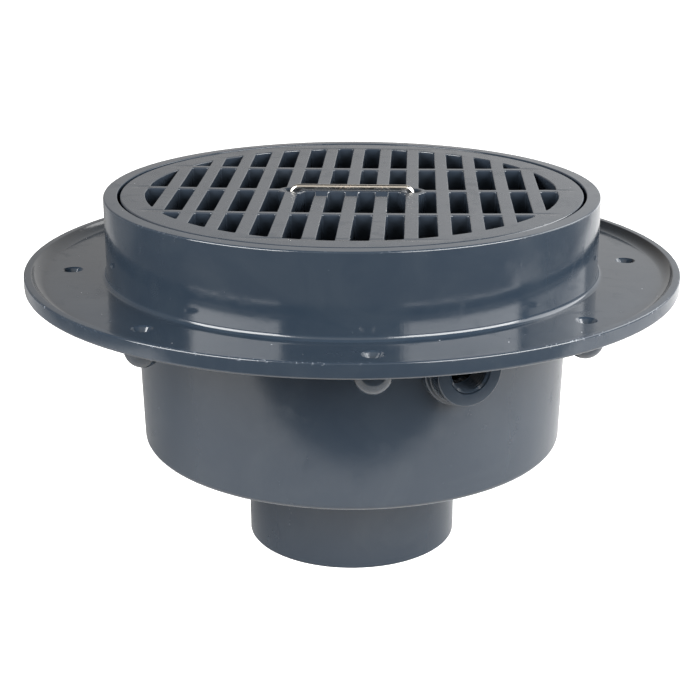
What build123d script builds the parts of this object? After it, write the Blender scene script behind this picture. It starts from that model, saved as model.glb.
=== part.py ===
from build123d import *

import os
from math import ceil, sqrt

# A moulded floor drain with a membrane flange, a lift-out strainer and a wire bail.
# The drain stands on its outlet spigot. Millimetres, +Z up. The origin is the centre of the
# spigot's bottom rim. One of the flange's screw holes lies on -Y, and the side port is half
# a screw spacing round from it, towards +X.

# Outlet spigot, a nominal 4 inch pipe size with a heavy wall
outlet_od = 114.3
outlet_wall = 8.6
outlet_lead = 1.2               # chamfer that starts the spigot in its socket
throat_flare = 2.5              # chamfer where the bowl's floor turns into the outlet
spigot_root = 3.0

# Bowl
bowl_underside = 59.4           # height of the bowl's lower corner over the spigot's end
bowl_draft = 2.2                # the top is this much wider all round, to leave its mould
bowl_wall = 6.5
floor_fall = 4.0                # how far the floor falls from the wall to the outlet
bowl_corner = 3.5
bowl_inner_corner = 5.0

# Membrane flange, with an upturned rim
flange_width = 42.5             # from the collar to the flange's edge
flange_underside = 148.3
flange_thickness = 3.7
rim_height = 7.9                # from the flange's underside to the top of its rim
rim_lip = 4.0
rim_lean = 1.8                  # the rim's inner face leans out by this much
rim_cove = 5.0
rim_edge = 1.6                  # rounding of the rim's two outer edges
rim_inner_edge = 0.8

# Collar round the strainer
collar_od = 260.0
collar_wall = 7.3
collar_step = 14.3              # the collar is this much wider all round than the bowl's top
collar_root = 3.0
collar_edge = 1.2
shoulder_thickness = 5.7        # of the step between the bowl and the wider collar

# Blind screw bosses in the flange
screw_count = 8
screw_inset = 24.1              # from the flange's edge to the screws' circle
screw_hole = 5.0
screw_depth = 13.0
screw_tip = 1.4
screw_sink = 9.0                # across the mouth of the countersink
screw_sink_depth = 1.6
boss_od = 18.2
boss_straight = 6.0             # straight length under the flange, above the round end

# Side port, tapped for a 1/2 inch taper pipe thread
port_below = 16.9               # from the flange's underside down to the port's axis
port_boss_od = 34.6             # its top runs a little into the flange
port_stand_out = 11.3           # from the bowl's widest point to the port's face
port_bore = 18.26
port_mouth = 21.8
port_pad_od = 39.2
port_pad_step = 2.8             # from the bowl's widest point to the pad's face
port_edge = 0.8

# Seat ribs inside the collar, which carry the strainer
seat_rise = 20.7                # from the shoulder to the top of the ribs
seat_rib_count = 12
seat_rib_thickness = 5.0
seat_rib_reach = 10.5
seat_rib_chamfer = 2.0

# Strainer
grate_drop = 0.3                # how far the strainer's rim lies below the collar's lip
grate_depth = 19.0
grate_gap = 1.4                 # radial gap between the strainer and the collar
grate_turn = -6.0               # the strainer lies in its seat a few degrees off the screws
grate_border = 13.0
grate_edge = 0.9
bar_pitch = 15.875
bar_width = 7.0
cross_rib_count = 3
cross_rib_pitch = 53.2
cross_rib_width = 4.9
slot_least = 3.0                # a slot with less than this left inside the border isn't cut
dish = 0.9                      # the top falls this much from its border to its middle
ring_skin = 4.0                 # top of the hollow border ring
ring_wall = 3.7                 # the ring's inner and outer walls

# Wire bail
wire = 3.0
bail_pitches = 4                # the legs stand this many bars apart
bail_lift = 28.0
bail_bend = 4.0
bail_rest = 0.15                # gap between the grip and the pads
bail_stop_gap = 0.2             # gap left between the tails and the strainer when lifted
tail_bend = 3.0
tail_length = 8.0

# The strainer's pads for the bail's legs, and the finger scoop between them
leg_clearance = 0.3             # round the wire in its hole
leg_flare = 3.5                 # how much further the hole's mouth reaches round the wire
tail_flare = 1.85               # the same at the underside
pad_rim = 2.45                  # of the pad, round the mouth
scoop_width = 10.9
scoop_depth = 2.8
scoop_land = 0.3                # left of the bars between the middle rib and the scoop

# Worked out from the sizes above
outlet_r = outlet_od / 2
outlet_bore_r = outlet_r - outlet_wall
collar_r = collar_od / 2
collar_bore_r = collar_r - collar_wall
bowl_top_r = collar_r - collar_step
bowl_bottom_r = bowl_top_r - bowl_draft
flange_r = collar_r + flange_width
flange_top = flange_underside + flange_thickness
rim_top = flange_underside + rim_height
shoulder = flange_underside + shoulder_thickness
screw_circle_r = flange_r - screw_inset
port_turn = 360 / screw_count / 2
port_height = flange_underside - port_below
seat = shoulder + seat_rise
grate_top = seat + grate_depth
collar_top = grate_top + grate_drop
grate_r = collar_bore_r - grate_gap
open_r = grate_r - grate_border
bail_half = bail_pitches * bar_pitch / 2
mouth_r = wire / 2 + leg_flare
pad_r = mouth_r + pad_rim
pad_top = grate_top - dish * (1 - (bail_half / open_r) ** 2)
grip_height = pad_top + bail_rest + wire / 2
tail_height = seat - bail_stop_gap - bail_lift - wire / 2
over = 1.0                      # how far a cutting tool runs past what it cuts


def section(corners):
    """Make a face in the XZ plane. A corner is (radius, height), or has a size and a finish too."""
    face = make_face(Polyline([corner[:2] for corner in corners], close=True))
    for r, z, *finish in corners:
        if finish:
            size, finisher = finish
            vertex = min(face.vertices(), key=lambda v: (v.X - r) ** 2 + (v.Y - z) ** 2)
            face = finisher(vertex, size)
    return Plane.XZ * face


def turned(corners):
    """Turn a section round the Z axis."""
    return revolve(section(corners), Axis.Z)


def drain_outside():
    return turned([
        (0, 0),
        (outlet_r, 0, outlet_lead, chamfer),
        (outlet_r, bowl_underside - floor_fall, spigot_root, chamfer),
        (bowl_bottom_r, bowl_underside, bowl_corner, fillet),
        (bowl_top_r, flange_underside),
        (flange_r, flange_underside, rim_edge, fillet),
        (flange_r, rim_top, rim_edge, fillet),
        (flange_r - rim_lip, rim_top, rim_inner_edge, fillet),
        (flange_r - rim_lip - rim_lean, flange_top, rim_cove, fillet),
        (collar_r, flange_top, collar_root, fillet),
        (collar_r, collar_top, collar_edge, fillet),
        (0, collar_top),
    ])


def drain_inside():
    bowl_floor = bowl_underside + bowl_wall
    return turned([
        (0, -over),
        (outlet_bore_r, -over),
        (outlet_bore_r, bowl_floor - floor_fall, throat_flare, chamfer),
        (bowl_bottom_r - bowl_wall, bowl_floor, bowl_inner_corner, chamfer),
        (bowl_top_r - bowl_wall, shoulder),
        (collar_bore_r, shoulder),
        (collar_bore_r, collar_top + over),
        (0, collar_top + over),
    ])


def on_port(shape):
    """Lay a shape made up the Z axis along the side port instead, outwards from the drain's axis."""
    return Pos(0, 0, port_height) * Rot(0, 0, port_turn) * Rot(90, 0, 0) * shape


def port_boss():
    """The port's boss and the wider pad that it stands on, both run in to the drain's axis."""
    face = bowl_top_r + port_stand_out
    pad = bowl_top_r + port_pad_step
    return on_port(turned([
        (0, 0),
        (port_pad_od / 2, 0),
        (port_pad_od / 2, pad),
        (port_boss_od / 2, pad),
        (port_boss_od / 2, face, port_edge, chamfer),
        (0, face),
    ]))


def port_hole():
    """The tapping bore with its chamfered mouth, run from the drain's axis out past the face."""
    face = bowl_top_r + port_stand_out
    sink = (port_mouth - port_bore) / 2
    return on_port(turned([
        (0, 0),
        (port_bore / 2, 0),
        (port_bore / 2, face - sink),
        (port_mouth / 2, face),
        (port_mouth / 2, face + over),
        (0, face + over),
    ]))


def screw_boss():
    """A blind boss with a round end, its top level with the middle of the flange."""
    height = flange_thickness / 2 + boss_straight
    post = Pos(0, 0, -height / 2) * Cylinder(boss_od / 2, height)
    end = Pos(0, 0, -height) * Sphere(boss_od / 2)
    return Pos(0, 0, flange_top - flange_thickness / 2) * (post + end)


def screw_cut():
    """A countersunk blind hole with a drill point."""
    hole_r = screw_hole / 2
    return Pos(0, 0, flange_top) * turned([
        (0, over),
        (screw_sink / 2, over),
        (screw_sink / 2, 0),
        (hole_r, -screw_sink_depth),
        (hole_r, -screw_depth),
        (0, -screw_depth - screw_tip),
    ])


def seat_rib():
    """One upright rib on +X, from the shoulder to the underside of the strainer."""
    inner = collar_bore_r - seat_rib_reach
    outer = collar_bore_r + over
    side = section([
        (inner, shoulder - over),
        (outer, shoulder - over),
        (outer, seat),
        (inner, seat, seat_rib_chamfer, chamfer),
    ])
    return extrude(side, seat_rib_thickness / 2, both=True)


def drain_body():
    screws = PolarLocations(screw_circle_r, screw_count, start_angle=-90)
    body = drain_outside()
    body += [place * screw_boss() for place in screws]
    body += port_boss()
    body -= drain_inside()
    rib_turn = 360 / seat_rib_count
    body += [Rot(0, 0, (i + 0.5) * rib_turn) * seat_rib() for i in range(seat_rib_count)]
    body -= [place * screw_cut() for place in screws]
    body -= port_hole()
    return body


def slots():
    """The slots' outlines: a grid between the bars and the cross ribs, clipped by border and pads."""
    slot_width = bar_pitch - bar_width
    columns = 2 * ceil(open_r / bar_pitch)
    middles = [(i - (cross_rib_count - 1) / 2) * cross_rib_pitch for i in range(cross_rib_count)]
    fronts = [-open_r] + [y + cross_rib_width / 2 for y in middles]
    backs = [y - cross_rib_width / 2 for y in middles] + [open_r]
    disc = Circle(open_r)
    pads = Pos(-bail_half, 0) * Circle(pad_r) + Pos(bail_half, 0) * Circle(pad_r)
    outlines = []
    for column in range(columns):
        x = (column - (columns - 1) / 2) * bar_pitch
        near_side = abs(x) - slot_width / 2
        for front, back in zip(fronts, backs):
            near_end = max(front, -back, 0)
            if near_side < open_r and sqrt(open_r ** 2 - near_side ** 2) - near_end > slot_least:
                slot = Pos(x, (front + back) / 2) * Rectangle(slot_width, back - front)
                outlines += ((slot & disc) - pads).faces()
    return outlines


def leg_hole():
    """A hole for one leg of the bail, opened out at both ends for the wire's bends."""
    hole_r = wire / 2 + leg_clearance
    under_r = wire / 2 + tail_flare
    return turned([
        (0, seat - over),
        (under_r, seat - over),
        (under_r, seat),
        (hole_r, seat + under_r - hole_r),
        (hole_r, pad_top - mouth_r + hole_r),
        (mouth_r, pad_top),
        (mouth_r, grate_top + over),
        (0, grate_top + over),
    ])


def finger_scoop():
    """A hollow across the bars in front of the middle rib. It ends in the slots beside the pads."""
    half = scoop_width / 2
    radius = (half ** 2 + scoop_depth ** 2) / (2 * scoop_depth)
    middle = cross_rib_width / 2 + scoop_land + half
    floor = grate_top - dish - scoop_depth
    trough = Cylinder(radius, 2 * bail_half - bar_pitch)
    return Pos(0, -middle, floor + radius) * Rot(0, 90, 0) * trough


def dish_hollow():
    """The shallow bowl of the strainer's top, a ball whose poles lie level with its middle."""
    radius = (open_r ** 2 + dish ** 2) / (2 * dish)
    return Pos(0, 0, grate_top + radius - dish) * Rot(90, 0, 0) * Sphere(radius)


def grate():
    plate = turned([
        (0, seat),
        (grate_r, seat),
        (grate_r, grate_top, grate_edge, fillet),
        (0, grate_top),
    ])
    plate -= turned([
        (open_r + ring_wall, seat - over),
        (grate_r - ring_wall, seat - over),
        (grate_r - ring_wall, grate_top - ring_skin),
        (open_r + ring_wall, grate_top - ring_skin),
    ])
    plate -= dish_hollow()
    plate -= finger_scoop()
    below = Plane.XY.offset(seat - over)
    up = (0, 0, 1)
    plate -= [extrude(below * slot, grate_depth + 2 * over, dir=up) for slot in slots()]
    plate -= [Pos(side * bail_half, 0, 0) * leg_hole() for side in (-1, 1)]
    return Rot(0, 0, grate_turn) * plate


def lift_handle():
    """One bent wire: a grip, two legs through the strainer, and two tails that stop them."""
    tail_x = bail_half + tail_length
    path = FilletPolyline(
        (-tail_x, 0, tail_height),
        (-bail_half, 0, tail_height),
        (-bail_half, 0, grip_height),
        (bail_half, 0, grip_height),
        (bail_half, 0, tail_height),
        (tail_x, 0, tail_height),
        radius=[tail_bend, bail_bend, bail_bend, tail_bend],
    )
    end = Plane(origin=path @ 0, z_dir=path % 0)
    return Rot(0, 0, grate_turn) * sweep(end * Circle(wire / 2), path=path)


os.makedirs("parts", exist_ok=True)
for name, make in (("drain_body", drain_body), ("grate", grate), ("lift_handle", lift_handle)):
    piece = make()
    export_step(piece, f"parts/{name}.step")
    size = piece.bounding_box().size
    print(f"{name}: {piece.volume / 1000:.1f} cm3, {size.X:.1f} x {size.Y:.1f} x {size.Z:.1f} mm")
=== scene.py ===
# %% [markdown]
# # A moulded floor drain, dressed in Blender
# The drain's solids come ready made: one grey moulding with a bowl, a flange and a collar, a
# slotted strainer that lies in the collar, and a bent wire for lifting it. This lesson models the
# two mouldings again with soft edges, cuts the thread, gives each piece its finish, and then lights
# and frames them. Everything is in metres, in the same place as the solids.

# %% Load the solids
from math import cos, pi, radians, sin, sqrt, tan

import bmesh
import bpy
from mathutils import Matrix, Vector


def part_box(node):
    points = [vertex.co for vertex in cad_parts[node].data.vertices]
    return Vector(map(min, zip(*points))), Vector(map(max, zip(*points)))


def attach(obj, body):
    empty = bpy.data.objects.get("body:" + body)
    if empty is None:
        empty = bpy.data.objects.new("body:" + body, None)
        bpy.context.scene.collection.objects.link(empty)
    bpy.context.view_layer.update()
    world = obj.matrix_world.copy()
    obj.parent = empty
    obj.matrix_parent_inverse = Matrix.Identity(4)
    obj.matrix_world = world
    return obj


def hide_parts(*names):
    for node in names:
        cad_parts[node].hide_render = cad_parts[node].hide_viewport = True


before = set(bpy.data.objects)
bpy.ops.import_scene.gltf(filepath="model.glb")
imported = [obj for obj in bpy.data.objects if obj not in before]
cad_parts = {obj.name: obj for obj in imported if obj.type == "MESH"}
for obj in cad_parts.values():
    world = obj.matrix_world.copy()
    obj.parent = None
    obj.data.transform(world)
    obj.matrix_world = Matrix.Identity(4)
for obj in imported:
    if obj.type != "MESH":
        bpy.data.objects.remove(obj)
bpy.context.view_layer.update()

mm = 0.001
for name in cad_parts:
    low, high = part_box(name)
    print(name, [round(size / mm, 1) for size in high - low], "mm")

# %% [markdown]
# ## The camera
# The drain was photographed from a little above its flange with a long lens, close by. The
# lens, the distance and the tilt below were worked out from the ellipses of the flange, the
# collar and the outlet, so the drain comes out at its photographed size and angle.

# %% Stand the camera
camera_aim = Vector((-0.00103, 0.00006, 0.1038))
camera_distance = 0.826
camera_turn = -3.53
camera_tilt = 18.73
camera_lens = 77.68


def direction(turn, tilt):
    """The way out from the drain that is turned from -Y towards +X, and tilted up, in degrees."""
    turn, tilt = radians(turn), radians(tilt)
    return Vector((sin(turn) * cos(tilt), -cos(turn) * cos(tilt), sin(tilt)))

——

## Description of the task
Output, from the data above, the lines from the line with "tail_x = bail_half + tail_length" to the line with "from math import cos, pi, radians, sin, sqrt, tan" exactly as they stand, both ends included and nothing else.

## Task response
    tail_x = bail_half + tail_length
    path = FilletPolyline(
        (-tail_x, 0, tail_height),
        (-bail_half, 0, tail_height),
        (-bail_half, 0, grip_height),
        (bail_half, 0, grip_height),
        (bail_half, 0, tail_height),
        (tail_x, 0, tail_height),
        radius=[tail_bend, bail_bend, bail_bend, tail_bend],
    )
    end = Plane(origin=path @ 0, z_dir=path % 0)
    return Rot(0, 0, grate_turn) * sweep(end * Circle(wire / 2), path=path)


os.makedirs("parts", exist_ok=True)
for name, make in (("drain_body", drain_body), ("grate", grate), ("lift_handle", lift_handle)):
    piece = make()
    export_step(piece, f"parts/{name}.step")
    size = piece.bounding_box().size
    print(f"{name}: {piece.volume / 1000:.1f} cm3, {size.X:.1f} x {size.Y:.1f} x {size.Z:.1f} mm")
=== scene.py ===
# %% [markdown]
# # A moulded floor drain, dressed in Blender
# The drain's solids come ready made: one grey moulding with a bowl, a flange and a collar, a
# slotted strainer that lies in the collar, and a bent wire for lifting it. This lesson models the
# two mouldings again with soft edges, cuts the thread, gives each piece its finish, and then lights
# and frames them. Everything is in metres, in the same place as the solids.

# %% Load the solids
from math import cos, pi, radians, sin, sqrt, tan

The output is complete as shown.